-------- Raw data --------
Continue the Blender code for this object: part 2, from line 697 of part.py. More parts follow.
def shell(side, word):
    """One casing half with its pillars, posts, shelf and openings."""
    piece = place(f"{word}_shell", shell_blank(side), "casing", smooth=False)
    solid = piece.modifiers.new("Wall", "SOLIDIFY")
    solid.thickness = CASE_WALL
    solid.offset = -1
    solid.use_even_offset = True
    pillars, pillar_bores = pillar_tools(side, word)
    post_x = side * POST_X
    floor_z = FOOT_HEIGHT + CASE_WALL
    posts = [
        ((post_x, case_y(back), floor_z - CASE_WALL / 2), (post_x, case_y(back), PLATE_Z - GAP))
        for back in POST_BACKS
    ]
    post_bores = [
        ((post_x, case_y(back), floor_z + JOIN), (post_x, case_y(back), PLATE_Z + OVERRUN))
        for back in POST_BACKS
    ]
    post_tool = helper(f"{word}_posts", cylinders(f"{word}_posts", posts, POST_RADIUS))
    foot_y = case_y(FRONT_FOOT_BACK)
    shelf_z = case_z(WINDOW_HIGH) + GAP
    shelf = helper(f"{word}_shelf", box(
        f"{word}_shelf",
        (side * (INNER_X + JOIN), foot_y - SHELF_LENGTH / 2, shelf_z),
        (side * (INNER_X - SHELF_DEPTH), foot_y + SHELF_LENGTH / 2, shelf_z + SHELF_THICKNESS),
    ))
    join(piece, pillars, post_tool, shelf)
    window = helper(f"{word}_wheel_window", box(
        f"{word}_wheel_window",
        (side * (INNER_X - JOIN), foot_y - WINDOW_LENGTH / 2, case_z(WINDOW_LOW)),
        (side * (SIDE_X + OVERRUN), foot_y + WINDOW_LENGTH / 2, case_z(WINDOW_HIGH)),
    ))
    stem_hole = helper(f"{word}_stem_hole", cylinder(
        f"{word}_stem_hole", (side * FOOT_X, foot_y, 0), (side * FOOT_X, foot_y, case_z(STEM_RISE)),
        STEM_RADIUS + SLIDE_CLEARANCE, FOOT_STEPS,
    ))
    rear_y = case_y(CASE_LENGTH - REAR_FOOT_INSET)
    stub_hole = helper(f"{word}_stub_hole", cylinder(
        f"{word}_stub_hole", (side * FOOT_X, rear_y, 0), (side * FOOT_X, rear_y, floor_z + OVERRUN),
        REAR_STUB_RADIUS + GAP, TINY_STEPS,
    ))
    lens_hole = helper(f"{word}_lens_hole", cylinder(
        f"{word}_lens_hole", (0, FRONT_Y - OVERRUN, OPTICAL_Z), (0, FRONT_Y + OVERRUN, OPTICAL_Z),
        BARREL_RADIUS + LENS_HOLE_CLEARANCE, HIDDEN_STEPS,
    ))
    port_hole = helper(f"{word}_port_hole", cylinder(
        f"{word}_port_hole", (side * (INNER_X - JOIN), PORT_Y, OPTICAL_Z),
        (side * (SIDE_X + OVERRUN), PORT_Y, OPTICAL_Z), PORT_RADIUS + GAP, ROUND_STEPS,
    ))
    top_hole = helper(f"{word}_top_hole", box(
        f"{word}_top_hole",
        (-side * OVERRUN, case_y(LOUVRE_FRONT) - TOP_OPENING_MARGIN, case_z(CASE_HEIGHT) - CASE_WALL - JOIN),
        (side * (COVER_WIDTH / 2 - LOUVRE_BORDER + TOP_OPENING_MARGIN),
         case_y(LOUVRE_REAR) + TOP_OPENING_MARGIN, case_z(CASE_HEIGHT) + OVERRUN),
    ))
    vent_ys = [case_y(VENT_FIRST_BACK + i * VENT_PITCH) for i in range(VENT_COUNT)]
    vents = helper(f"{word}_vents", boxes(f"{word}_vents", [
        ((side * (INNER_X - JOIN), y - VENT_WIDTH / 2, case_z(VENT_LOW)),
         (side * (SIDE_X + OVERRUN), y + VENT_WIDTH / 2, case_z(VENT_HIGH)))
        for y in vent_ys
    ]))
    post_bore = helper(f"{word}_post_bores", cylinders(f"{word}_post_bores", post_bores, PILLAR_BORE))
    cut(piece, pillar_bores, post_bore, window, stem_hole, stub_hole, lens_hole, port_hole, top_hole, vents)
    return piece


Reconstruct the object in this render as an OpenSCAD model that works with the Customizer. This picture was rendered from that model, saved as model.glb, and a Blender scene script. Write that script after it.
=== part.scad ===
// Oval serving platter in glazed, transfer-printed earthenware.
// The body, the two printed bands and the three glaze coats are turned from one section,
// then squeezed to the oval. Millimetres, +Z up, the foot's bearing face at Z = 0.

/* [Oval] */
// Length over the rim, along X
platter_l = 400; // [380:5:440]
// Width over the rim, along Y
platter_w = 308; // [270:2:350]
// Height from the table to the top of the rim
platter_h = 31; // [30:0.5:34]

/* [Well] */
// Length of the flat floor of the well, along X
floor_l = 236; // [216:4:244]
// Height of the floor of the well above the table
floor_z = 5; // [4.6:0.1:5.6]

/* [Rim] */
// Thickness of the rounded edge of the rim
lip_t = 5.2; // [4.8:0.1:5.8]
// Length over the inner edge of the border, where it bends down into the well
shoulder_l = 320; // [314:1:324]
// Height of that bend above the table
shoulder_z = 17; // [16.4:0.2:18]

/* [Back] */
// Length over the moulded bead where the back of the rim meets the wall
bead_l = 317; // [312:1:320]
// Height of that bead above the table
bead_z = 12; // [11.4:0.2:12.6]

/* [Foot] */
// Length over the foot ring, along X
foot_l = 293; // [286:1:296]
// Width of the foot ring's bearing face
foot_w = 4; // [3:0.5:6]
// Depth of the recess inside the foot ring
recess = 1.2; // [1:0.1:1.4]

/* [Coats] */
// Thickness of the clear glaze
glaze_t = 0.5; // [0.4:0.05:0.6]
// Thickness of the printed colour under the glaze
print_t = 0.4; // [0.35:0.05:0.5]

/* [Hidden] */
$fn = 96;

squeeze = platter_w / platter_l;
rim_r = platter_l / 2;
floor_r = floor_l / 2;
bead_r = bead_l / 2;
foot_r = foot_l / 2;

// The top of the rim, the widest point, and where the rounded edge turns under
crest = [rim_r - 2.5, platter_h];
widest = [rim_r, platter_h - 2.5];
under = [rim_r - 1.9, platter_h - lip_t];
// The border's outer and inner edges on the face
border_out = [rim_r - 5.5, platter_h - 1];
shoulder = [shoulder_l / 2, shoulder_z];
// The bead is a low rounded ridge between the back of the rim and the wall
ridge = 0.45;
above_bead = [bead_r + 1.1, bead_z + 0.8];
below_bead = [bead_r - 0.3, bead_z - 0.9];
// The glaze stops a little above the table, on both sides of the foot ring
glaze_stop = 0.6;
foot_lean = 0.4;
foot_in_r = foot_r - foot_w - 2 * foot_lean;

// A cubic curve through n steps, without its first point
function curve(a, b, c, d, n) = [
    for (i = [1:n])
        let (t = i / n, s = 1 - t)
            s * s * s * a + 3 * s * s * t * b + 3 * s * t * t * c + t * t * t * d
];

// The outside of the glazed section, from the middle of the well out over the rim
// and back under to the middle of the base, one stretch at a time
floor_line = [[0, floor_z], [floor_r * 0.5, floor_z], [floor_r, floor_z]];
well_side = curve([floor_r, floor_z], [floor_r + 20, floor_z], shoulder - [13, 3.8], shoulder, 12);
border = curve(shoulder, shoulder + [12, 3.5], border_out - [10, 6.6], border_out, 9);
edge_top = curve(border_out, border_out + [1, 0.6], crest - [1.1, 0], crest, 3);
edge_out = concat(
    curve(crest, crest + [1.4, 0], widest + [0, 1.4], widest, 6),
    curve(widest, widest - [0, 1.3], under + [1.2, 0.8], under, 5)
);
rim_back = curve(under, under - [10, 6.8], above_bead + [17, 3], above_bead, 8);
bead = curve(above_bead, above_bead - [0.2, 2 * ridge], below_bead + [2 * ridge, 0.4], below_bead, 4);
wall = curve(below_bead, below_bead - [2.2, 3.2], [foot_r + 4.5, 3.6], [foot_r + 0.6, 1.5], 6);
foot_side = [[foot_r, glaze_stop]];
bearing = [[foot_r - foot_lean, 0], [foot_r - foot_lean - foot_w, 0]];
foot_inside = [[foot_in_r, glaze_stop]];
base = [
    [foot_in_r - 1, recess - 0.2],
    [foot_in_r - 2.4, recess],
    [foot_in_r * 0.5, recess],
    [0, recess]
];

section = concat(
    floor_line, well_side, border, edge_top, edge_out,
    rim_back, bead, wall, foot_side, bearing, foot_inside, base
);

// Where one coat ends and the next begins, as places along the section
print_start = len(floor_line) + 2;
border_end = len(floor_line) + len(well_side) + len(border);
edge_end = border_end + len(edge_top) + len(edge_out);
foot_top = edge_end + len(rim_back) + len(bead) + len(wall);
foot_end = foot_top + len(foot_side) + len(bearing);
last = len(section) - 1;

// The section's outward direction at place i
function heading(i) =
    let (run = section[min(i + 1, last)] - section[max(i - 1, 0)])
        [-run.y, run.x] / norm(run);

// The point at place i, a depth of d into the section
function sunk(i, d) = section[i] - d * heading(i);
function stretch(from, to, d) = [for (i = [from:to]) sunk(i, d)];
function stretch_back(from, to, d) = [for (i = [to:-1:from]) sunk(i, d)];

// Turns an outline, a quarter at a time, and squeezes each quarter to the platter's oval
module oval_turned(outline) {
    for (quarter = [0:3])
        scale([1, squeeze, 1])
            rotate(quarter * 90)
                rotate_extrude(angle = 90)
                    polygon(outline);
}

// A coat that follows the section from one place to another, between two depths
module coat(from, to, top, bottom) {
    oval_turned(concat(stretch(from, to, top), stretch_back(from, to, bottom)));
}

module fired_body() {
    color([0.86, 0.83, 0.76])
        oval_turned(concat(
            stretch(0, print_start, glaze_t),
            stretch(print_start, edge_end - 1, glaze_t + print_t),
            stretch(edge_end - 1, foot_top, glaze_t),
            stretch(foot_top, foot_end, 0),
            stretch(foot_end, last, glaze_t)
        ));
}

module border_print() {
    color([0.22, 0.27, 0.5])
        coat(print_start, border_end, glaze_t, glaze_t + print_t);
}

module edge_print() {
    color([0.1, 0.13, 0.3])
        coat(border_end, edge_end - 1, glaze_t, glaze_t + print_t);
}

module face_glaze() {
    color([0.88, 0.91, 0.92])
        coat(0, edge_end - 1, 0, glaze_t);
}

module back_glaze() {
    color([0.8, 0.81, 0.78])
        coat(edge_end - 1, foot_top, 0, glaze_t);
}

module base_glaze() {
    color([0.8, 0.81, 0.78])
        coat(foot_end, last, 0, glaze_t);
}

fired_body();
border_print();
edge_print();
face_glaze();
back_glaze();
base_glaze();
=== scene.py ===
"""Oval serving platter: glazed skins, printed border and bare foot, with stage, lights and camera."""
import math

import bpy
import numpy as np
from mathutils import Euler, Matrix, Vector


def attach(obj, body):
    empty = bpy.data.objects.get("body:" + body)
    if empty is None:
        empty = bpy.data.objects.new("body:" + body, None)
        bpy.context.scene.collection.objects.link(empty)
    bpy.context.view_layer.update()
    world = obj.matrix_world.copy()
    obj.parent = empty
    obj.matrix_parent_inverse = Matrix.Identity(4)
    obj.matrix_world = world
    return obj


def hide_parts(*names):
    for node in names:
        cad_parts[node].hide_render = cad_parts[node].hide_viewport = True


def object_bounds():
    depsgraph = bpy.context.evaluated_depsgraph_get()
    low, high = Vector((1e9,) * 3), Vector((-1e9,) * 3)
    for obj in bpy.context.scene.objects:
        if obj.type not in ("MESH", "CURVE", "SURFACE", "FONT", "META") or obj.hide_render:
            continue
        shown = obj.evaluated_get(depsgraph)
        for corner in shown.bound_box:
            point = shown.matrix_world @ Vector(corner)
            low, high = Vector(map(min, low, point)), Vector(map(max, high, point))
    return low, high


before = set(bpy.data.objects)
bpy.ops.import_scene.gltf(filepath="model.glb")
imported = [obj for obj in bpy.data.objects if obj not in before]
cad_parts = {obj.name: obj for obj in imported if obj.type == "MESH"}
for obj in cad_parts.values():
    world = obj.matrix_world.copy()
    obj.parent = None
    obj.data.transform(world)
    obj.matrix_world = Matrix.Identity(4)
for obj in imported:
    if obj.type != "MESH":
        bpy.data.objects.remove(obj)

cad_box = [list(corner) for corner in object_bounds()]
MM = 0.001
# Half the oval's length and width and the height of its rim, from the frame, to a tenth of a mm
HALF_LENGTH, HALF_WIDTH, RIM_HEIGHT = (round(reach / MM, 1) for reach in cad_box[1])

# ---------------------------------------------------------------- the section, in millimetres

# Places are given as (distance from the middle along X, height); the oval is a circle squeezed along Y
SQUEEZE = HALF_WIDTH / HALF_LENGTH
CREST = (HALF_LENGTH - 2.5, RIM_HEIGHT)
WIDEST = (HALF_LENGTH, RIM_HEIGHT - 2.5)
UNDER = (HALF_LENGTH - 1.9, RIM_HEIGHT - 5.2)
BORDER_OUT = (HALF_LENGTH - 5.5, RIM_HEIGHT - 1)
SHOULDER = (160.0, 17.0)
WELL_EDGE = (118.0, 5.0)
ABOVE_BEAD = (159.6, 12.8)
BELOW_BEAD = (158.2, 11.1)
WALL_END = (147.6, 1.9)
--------
§ **Aim**
Write out, from the lines above, only those from the line with "low, high = Vector((1e9,)" to the line with "imported = [obj", exactly as given, including the first and the last.

§ **Response to the exercise**
    low, high = Vector((1e9,) * 3), Vector((-1e9,) * 3)
    for obj in bpy.context.scene.objects:
        if obj.type not in ("MESH", "CURVE", "SURFACE", "FONT", "META") or obj.hide_render:
            continue
        shown = obj.evaluated_get(depsgraph)
        for corner in shown.bound_box:
            point = shown.matrix_world @ Vector(corner)
            low, high = Vector(map(min, low, point)), Vector(map(max, high, point))
    return low, high


before = set(bpy.data.objects)
bpy.ops.import_scene.gltf(filepath="model.glb")
imported = [obj for obj in bpy.data.objects if obj not in before]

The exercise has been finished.